Because we’re both in trade, we agree the Consumer Guarantees Act 1993 does not apply, and that this and the exclusions above are fair and reasonable between us. Nothing in these terms excludes rights that cannot lawfully be excluded.
14. Portfolio
I may name you as a client and show screenshots of and links to your website in my portfolio and marketing (for example the success-stories section of this site). If you’d rather not appear, just tell me in writing at any time and I’ll remove you.
15. Ending a project early
Either of us can end a project with written notice. If you end it, work completed up to that point is payable (unless the money-back guarantee in section 5 applies). If I end it for reasons other than your breach, you only pay for completed work you choose to keep.
16. General
- These terms are governed by New Zealand law, and New Zealand courts and tribunals have jurisdiction.
- If part of these terms turns out to be unenforceable, the rest still applies.

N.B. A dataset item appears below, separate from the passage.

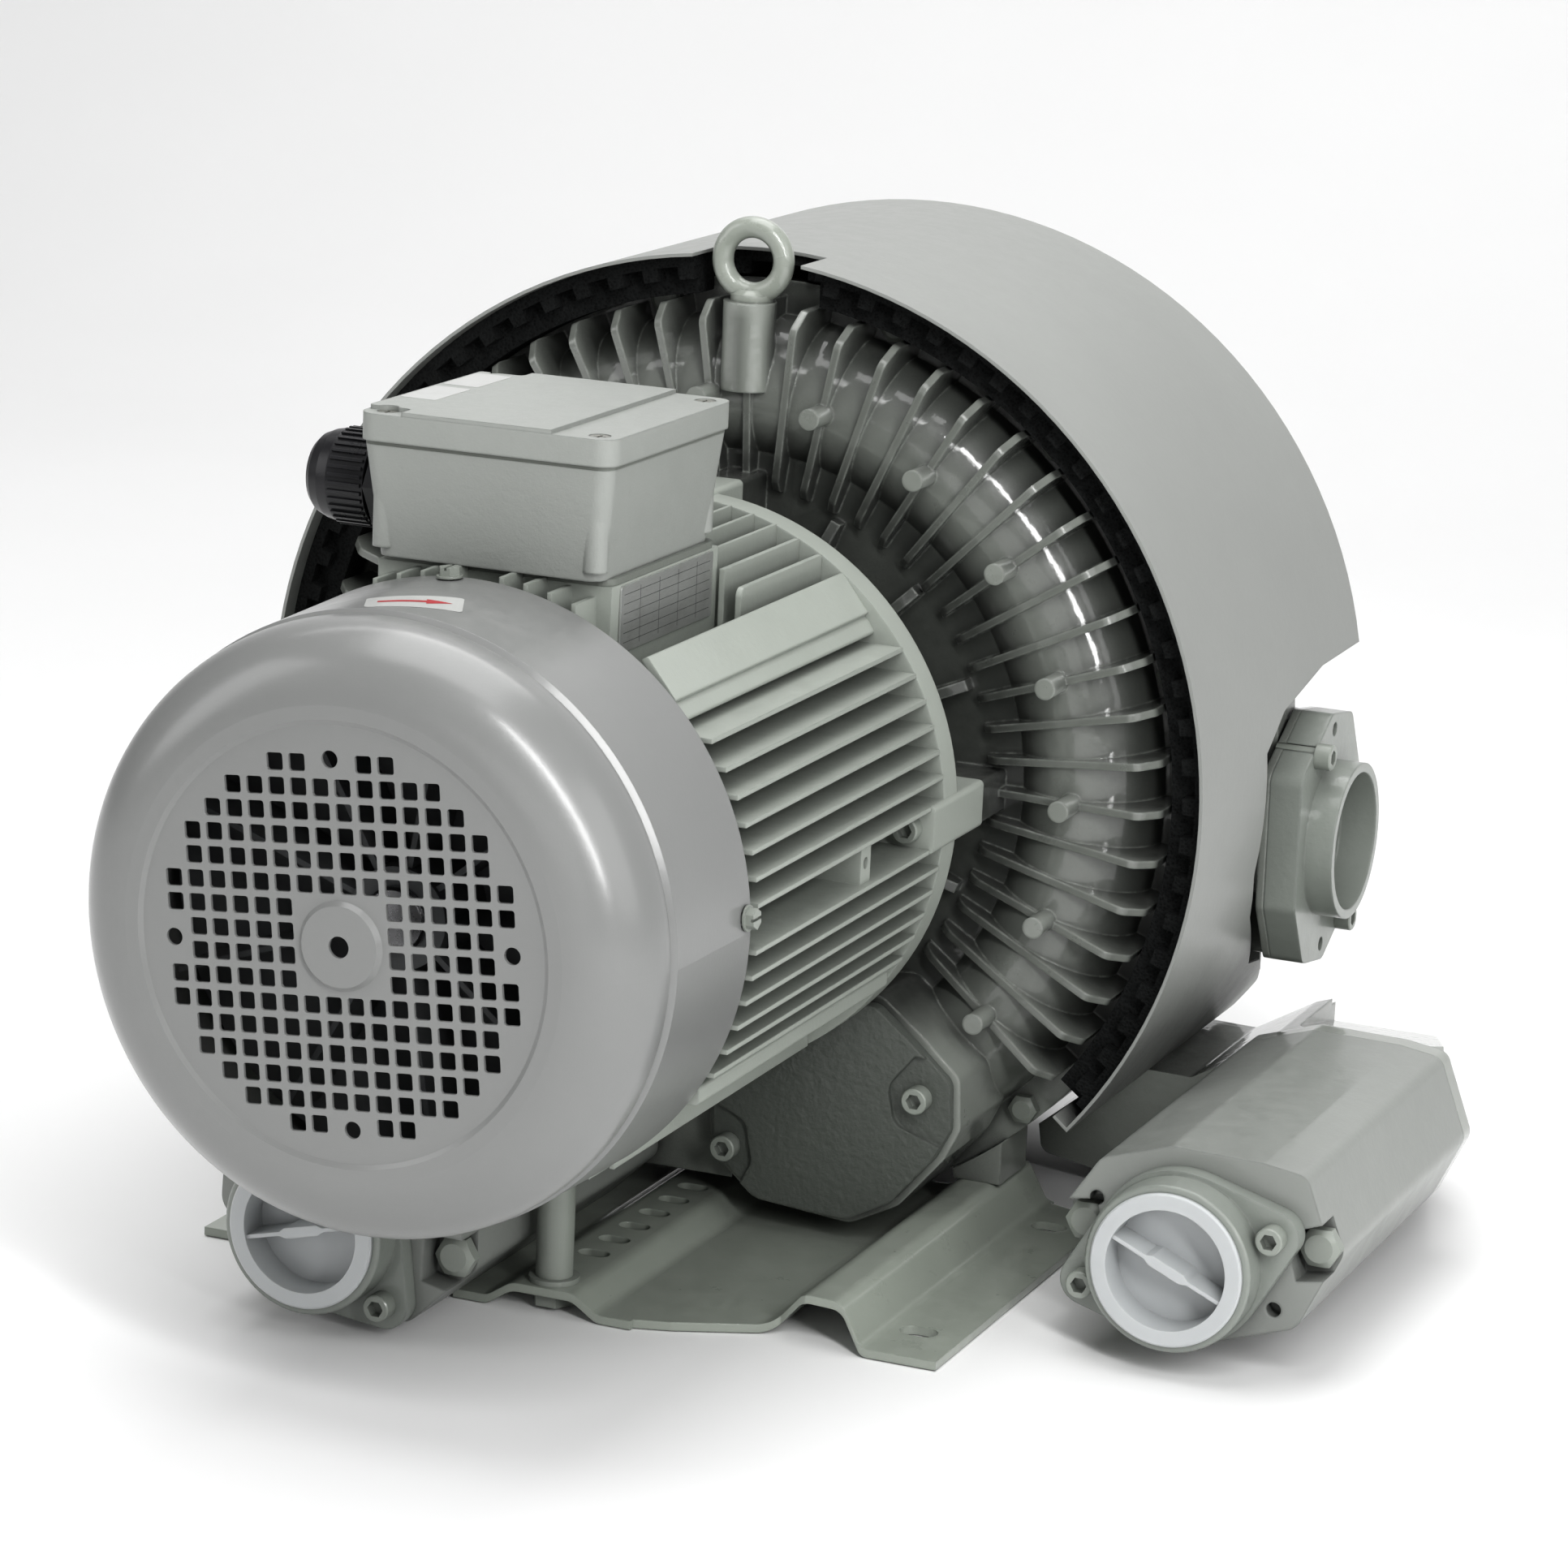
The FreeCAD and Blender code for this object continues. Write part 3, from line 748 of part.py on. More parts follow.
# notch for the lifting eye in the front edge, and the opening round the side port
cut_y(b, rpoly([(-24, 225), (30, 225), (30, 245), (-24, 245)]), 370.0, 409.0, name="EyeNotch")
cut_x(b, rpoly([(472, 15, 0), (500, 30, 14), (562, 40, 8), (640, 41), (640, -152), (618, -136, 6), (576, -114, 8), (548, -109, 8), (495, -71, 12), (476, -45, 10)]), 170.0, 250.0, name="SidePortOpening")
place(b, "noise_hood")

# foam lining with its square ribs
def toothed(ro, ri, rt, a0, a1, n):
    pts = []
    st = (a1 - a0) / n
    items = [pol(ri, a0)]
    for k in range(n):
        a = a0 + k * st
        items += [pol(ri, a + st * 0.28), pol(rt, a + st * 0.30), pol(rt, a + st * 0.70), pol(ri, a + st * 0.72)]
    items += [pol(ri, a1), pol(ro, a1), ("a", pol(ro, (a0 + a1) / 2), pol(ro, a0)), pol(ri, a0)]
    return path(items)
b = prism_y("hood_foam_lining", toothed(hr_ - ht - 0.1, 230.0, 224.0, 13.0, 215.0, 44), 388.0, 612.0)
# lining in front of the side port, and the collar that closes the front against the casing
add_y(b, toothed(hr_ - ht - 0.1, 230.0, 224.0, -38.0, 13.05, 11), 388.0, 470.0, name="LowerLining")
add_y(b, arcband(230.5, 216.8, -38.0, 215.0), 395.0, 411.0, name="FrontCollar")
cut_y(b, rect(-27, 214, 33, 240), 386.0, 413.0, name="EyeClear")
place(b, "hood_foam_lining")

def panel_outline(r):
    return path([pol(r, -38.0), ("a", pol(r, 90), pol(r, 218.0)), pol(r, -38.0)])
b = prism_y("hood_rear_panel", panel_outline(hr_ - ht - 0.05), 613.2, 615.2)
s = sketch(b, "XZ_Plane", rpoly([(84, -3, 2.9), (146, -3, 2.9), (146, 3, 2.9), (84, 3, 2.9)]), off=-612.0, name="vent_outline")
vp = pocket(b, s, 5.0, rev=False, name="VentSlot")
polar(b, vp, 40, name="VentSlots")
cut = []
for a in range(-20, 205, 6):
    p = [rot2(186, -2.6, a), rot2(214, -2.6, a), rot2(214, 2.6, a), rot2(186, 2.6, a)]
    if not (-36 < a < 12):
        cut += rpoly([q + (2.5,) for q in p])
cut_y(b, cut, 612.0, 617.0, name="OuterSlots")
scr_a = [0.2 + k * 360.0 / 19 for k in (1, 4, 7, 9, 11)]
cut_y(b, sum([circ(pol(172, a)[0], pol(172, a)[1], 3.3) for a in scr_a], []), 612.0, 617.0, name="PanelHoles")
cut_x(b, rect(600, -140, 626, 45), 196.0, 250.0, name="SidePortClear")
place(b, "hood_rear_panel")
group("hood_panel_screws", [hex_bolt((pol(172, a)[0], 615.2, pol(172, a)[1]), (0, 1, 0), 6, 2.0, 10, 4) for a in scr_a])

# ---------------------------------------------------------------- ports
def diamond(cx, cz, R, r, d, phi):
    al = math.acos((R - r) / d); c, s_ = math.cos(al), math.sin(al)
    pt = lambda x, y: rot2(x, y, phi, cx, cz)
    return path([pt(R * c, R * s_), pt(d + r * c, r * s_), ("a", pt(d + r, 0), pt(d + r * c, -r * s_)), pt(R * c, -R * s_), ("a", pt(0, -R), pt(-R * c, -R * s_)),
                 pt(-d - r * c, -r * s_), ("a", pt(-d - r, 0), pt(-d - r * c, r * s_)), pt(-R * c, R * s_), ("a", pt(0, R), pt(R * c, R * s_))])

# side port flange with its hose stub
b = new_body("side_port_flange")
s = sketch(b, "YZ_Plane", rpoly(side_outline), off=P["side_x"] - P["side_thk"], name="plate_outline", expr="Params.side_x - Params.side_thk")
pad(b, s, P["side_thk"], expr="Params.side_thk")
add_x(b, circ(P["side_y"], P["side_z"], P["stub_rad"]), P["side_x"] - 0.5, P["side_x"] + P["side_stub"], name="Stub")
cut_x(b, circ(P["side_y"], P["side_z"], P["port_bore"] - 1.0), P["side_x"] - 20, P["side_x"] + 20, name="Bore")
cut_x(b, circ(P["side_y"], P["side_z"], P["port_bore"] + 1.5), P["side_x"] - 4, P["side_x"] + 20, name="StubBore")
cut_x(b, circ(*SIDE_SCREWS[0], 4.3) + circ(*SIDE_SCREWS[1], 4.3) + circ(*SIDE_HOLES[0], 3.4) + circ(*SIDE_HOLES[1], 3.4), P["side_x"] - 20, P["side_x"] + 3, name="FlangeHoles")
place(b, "side_port_flange")
group("side_port_flange_screws", [socket_screw((P["side_x"], y, z), (1, 0, 0), 8, 20) for y, z in SIDE_SCREWS])

SIL = [(-34, 43, 8), (0, 43, 8), (40, 29, 8), (58, 20, 7), (60, -20, 8), (36, -46, 10), (-28, -47, 12), (-60, -10, 10), (-60, 22, 8)]
def local(cx, cz, th, pts):
    return [rot2(p[0], p[1], th, cx, cz) + tuple(p[2:]) for p in pts]
def silencer(label, cx, cz, th, front, rear_hole, fl_phi, hole_phi):
    L = P["sil_len"]
    pc = rot2(-6.4, -5.3, th, cx, cz)
    b = prism_y(label, rpoly(local(cx, cz, th, SIL)), front, front + L, elen="Params.sil_len")
    cut_y(b, circ(cx, cz, P["sil_bore"]), front + 8, front + L - 8, name="Chamber")
    cut_y(b, circ(pc[0], pc[1], 30.5), front - 1, front + 9, name="PortHole")
    cut_y(b, circ(rear_hole[0], rear_hole[1], 29.5), front + L - 9, front + L + 1, name="RearHole")
    bolts = [rot2(52.2, -14, th, cx, cz), rot2(-52.2, 14, th, cx, cz)]
    cut_y(b, circ(bolts[0][0], bolts[0][1], 5.4) + circ(bolts[1][0], bolts[1][1], 5.4), front - 1, front + L + 1, name="BoltBores")
    cut_y(b, rpoly(local(cx, cz, th, [(41.0, -25), (66, -29), (66, -2), (41, -3, 3)])) + rpoly(local(cx, cz, th, [(-66, 2), (-41, 3, 3), (-41.0, 25), (-66, 29)])), front - 1, front + 16, name="HeadNotches")
    fs = [rot2(46, 0, th + fl_phi, *pc), rot2(-46, 0, th + fl_phi, *pc)]
    th_ = [rot2(46, 0, th + hole_phi, *pc), rot2(-46, 0, th + hole_phi, *pc)]
    cut_y(b, circ(*th_[0], 3.4) + circ(*th_[1], 3.4) + circ(*fs[0], 4.0) + circ(*fs[1], 4.0), front - 1, front + 7.9, name="FaceHoles")
    place(b, label)
    return dict(pc=pc, bolts=bolts, fs=fs, front=front, phi=th + fl_phi, c=(cx, cz))
ZL = silencer("inlet_silencer_body", P["sil_x"], P["sil_z"], -3.0, P["sil_front"], (-72.0, -157.0), -42.0, 4.0)
ZR = silencer("outlet_silencer_body", P["out_x"], P["out_z"], 18.0, P["out_front"], (P["out_x"], P["out_z"]), 4.0, -42.0)

def port_flange(S):
    f0 = S["front"] - P["pflange_thk"]
    pl = solid(diamond(S["pc"][0], S["pc"][1], 40.0, 11.5, 46.0, S["phi"]), "y", f0, P["pflange_thk"])
    st = Part.makeCylinder(P["stub_rad"], P["stub_len"] + 1, V(S["pc"][0], f0 - P["stub_len"], S["pc"][1]), V(0, 1, 0))
    edge = [e for e in st.Edges if e.Curve.TypeId == "Part::GeomCircle" and abs(e.Curve.Center.y - (f0 - P["stub_len"])) < 1e-6]
    st = st.makeFillet(1.2, edge)
    g = pl.fuse(st).cut(Part.makeCylinder(P["port_bore"], 40, V(S["pc"][0], f0 - 20, S["pc"][1]), V(0, 1, 0)))
    for p in S["fs"]:
        g = g.cut(cyl((p[0], f0 - 1, p[1]), (0, 1, 0), 4.3, 12))
    return g.removeSplitter()
group("silencer_port_flanges", [port_flange(ZL), port_flange(ZR)])
group("silencer_flange_screws", [socket_screw((p[0], S["front"] - P["pflange_thk"], p[1]), (0, -1, 0), 8, 16) for S in (ZL, ZR) for p in S["fs"]])
group("silencer_long_bolts", [hex_bolt((p[0], S["front"] + 14.0, p[1]), (0, -1, 0), 10, P["sil_len"] - 14 + (24 if S is ZL else 9.5), 17, 7) for S in (ZL, ZR) for p in S["bolts"]])
def absorber(S):
    y0_ = S["front"] + 9.0
    o = Part.makeCylinder(P["sil_bore"] - 0.1, P["sil_len"] - 18, V(S["c"][0], y0_, S["c"][1]), V(0, 1, 0))
    return o.cut(Part.makeCylinder(31.5, P["sil_len"], V(S["c"][0], y0_ - 5, S["c"][1]), V(0, 1, 0)))
group("silencer_absorber_tubes", [absorber(ZL), absorber(ZR)])

def plug(label, S, web_deg):
    """Transport plug: collar, thin cup wall, membrane and a web across the mouth."""
    yf = S["front"] - P["pflange_thk"] - P["stub_len"]          # front of the stub
    cx, cz = S["pc"]
    w = Part.Wire([g.toShape() for g in path([(0, 14), (27.4, 14), (27.4, -2.4), (34.0, -2.4), (34.8, -1.6), (34.8, -0.05), (31.6, -0.05), (31.0, 22), (29.6, 22), (29.0, 15.6), (0, 15.6)])])
    cup = Part.Face(w).revolve(V(0, 0, 0), V(0, 1, 0), 360)
    web = solid(rpoly([(-27.9, -0.9), (-11, -0.9), (-8, -2.4, 1), (8, -2.4, 1), (11, -0.9), (27.9, -0.9), (27.9, 0.9), (11, 0.9), (8, 2.4, 1), (-8, 2.4, 1), (-11, 0.9), (-27.9, 0.9)]), "y", -1.0, 15.5)
    g = cup.fuse(web).removeSplitter()
    g.rotate(V(0, 0, 0), V(0, 1, 0), web_deg)
    g.translate(V(cx, yf, cz))
    group(label, [g])
plug("inlet_transport_plug", ZL, -14.0)
plug("outlet_transport_plug", ZR, 24.0)

# outlet duct from the lower right of the rear casing to the outlet silencer
b = prism_y("outlet_duct", rpoly(local(P["out_x"], P["out_z"], 18.0, SIL)), 490.0, 501.0)
duct = [(124.0, -191.5, 0), (167.0, -155.0, 0), (200, -156, 6), (232, -137, 12), (258, -128, 12), (298, -128, 14), (322, -142, 14), (327, -160, 14), (318, -184, 16), (296, -202, 14), (240, -209, 18), (160, -211, 16), (126, -205, 6)]
add_y(b, rpoly(duct), 500.5, 596.0, name="DuctBody")
inset = [(p[0] + (229 - p[0]) * 0.06, p[1] + (-162 - p[1]) * 0.12, p[2]) for p in duct]
add_y(b, rpoly(inset), 595.5, 602.0, name="DuctBack")
# outer side and top fall away towards the rear
cut_z(b, rpoly([(326, 503), (345, 503), (345, 612), (289, 612)]), -240.0, -100.0, name="DuctSideSlope")
cut_x(b, rpoly([(503, -126), (612, -149), (612, -90), (503, -90)]), 240.0, 345.0, name="DuctTopSlope")
cav = [(215, -160, 6), (240, -150, 8), (262, -146, 8), (282, -146, 8), (298, -156, 8), (298, -178, 8), (284, -193, 8), (240, -200, 8), (215, -200, 6)]
cut_y(b, rpoly(cav), 508.0, 560.0, name="DuctCavityFront")
cav = [(140, -191, 0), (170, -165, 0), (204, -164, 6), (232, -160, 8), (256, -157, 8), (256, -196, 10), (240, -200, 8), (160, -203, 12), (144, -200, 3)]
cut_y(b, rpoly(cav), 540.0, 590.0, name="DuctCavityRear")
cut_y(b, circ(P["out_x"], P["out_z"], 29.5), 489.0, 509.0, name="DuctInlet")
bb = ZR["bolts"]
cut_y(b, circ(bb[0][0], bb[0][1], 5.0) + circ(bb[1][0], bb[1][1], 5.0), 489.0, 499.6, name="DuctBoltHoles")
# opening towards the port in the rim of the rear casing
cut_y(b, rpoly([rot2(224, -15, -50), rot2(242, -15, -50), rot2(242, 15, -50), rot2(224, 15, -50)]), 571.0, 590.0, name="DuctPassage")
place(b, "outlet_duct")

# ================================================================ check and write
doc.recompute()
bad = [(o.Name, o.State) for o in doc.Objects if "Invalid" in o.State or "Error" in o.State]
if bad:
    raise RuntimeError("failed objects: %s" % bad)
os.makedirs("parts", exist_ok=True)
for fn in os.listdir("parts"):
    if fn.endswith(".step"):
        os.remove(os.path.join("parts", fn))
names = [n for n, o in NODES]
assert len(names) == len(set(names)), "duplicate labels"
for label, o in NODES:
    sh = o.Shape
    if sh.isNull() or not sh.isValid():
        raise RuntimeError("bad shape: " + label)
for label, o in NODES:
    o.Shape.exportStep("parts/%s.step" % label)
print(len(NODES), "nodes", sum(len(o.Shape.Solids) for n, o in NODES), "solids", round(sum(o.Shape.Volume for n, o in NODES) / 1e6, 2), "litres")
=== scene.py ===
import bpy, bmesh, math
from mathutils import Matrix, Vector


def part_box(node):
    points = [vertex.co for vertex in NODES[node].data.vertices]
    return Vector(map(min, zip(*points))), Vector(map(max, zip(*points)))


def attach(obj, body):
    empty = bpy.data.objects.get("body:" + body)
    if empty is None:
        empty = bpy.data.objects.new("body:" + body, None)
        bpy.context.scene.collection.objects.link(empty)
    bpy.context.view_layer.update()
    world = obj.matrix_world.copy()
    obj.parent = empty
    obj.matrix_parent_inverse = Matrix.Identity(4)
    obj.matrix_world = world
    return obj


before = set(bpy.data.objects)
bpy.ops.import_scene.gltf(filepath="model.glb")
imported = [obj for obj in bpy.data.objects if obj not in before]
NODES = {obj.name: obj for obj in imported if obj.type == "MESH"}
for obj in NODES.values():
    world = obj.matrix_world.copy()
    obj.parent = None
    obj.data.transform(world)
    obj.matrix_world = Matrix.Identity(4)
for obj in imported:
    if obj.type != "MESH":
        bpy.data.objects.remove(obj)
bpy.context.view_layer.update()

# machine coordinates (mm, motor axis as Y, cowl face at 0) to the part frame in metres
def W(x, y, z):
    return Vector((x / 1000.0, (y - 335.0) / 1000.0, (z + 218.0) / 1000.0))

# ------------------------------------------------------------------ material tools
def lin(r, g, b):
    f = lambda c: (c / 255.0) / 12.92 if c <= 10.3 else (((c / 255.0) + 0.055) / 1.055) ** 2.4
    return (f(r), f(g), f(b), 1.0)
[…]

- I may update these terms from time to time; the version current when you accept a Project Agreement is the one that applies to that project.
Part B — Using this website
Content on this website is general information, provided in good faith but without warranty — prices and examples may change. All content, including text and images, is © Joachim Penc unless noted otherwise. Please don’t misuse the site (for example by attempting to disrupt it or submitting forms with automated tools). How personal information is handled is covered by the Privacy Policy.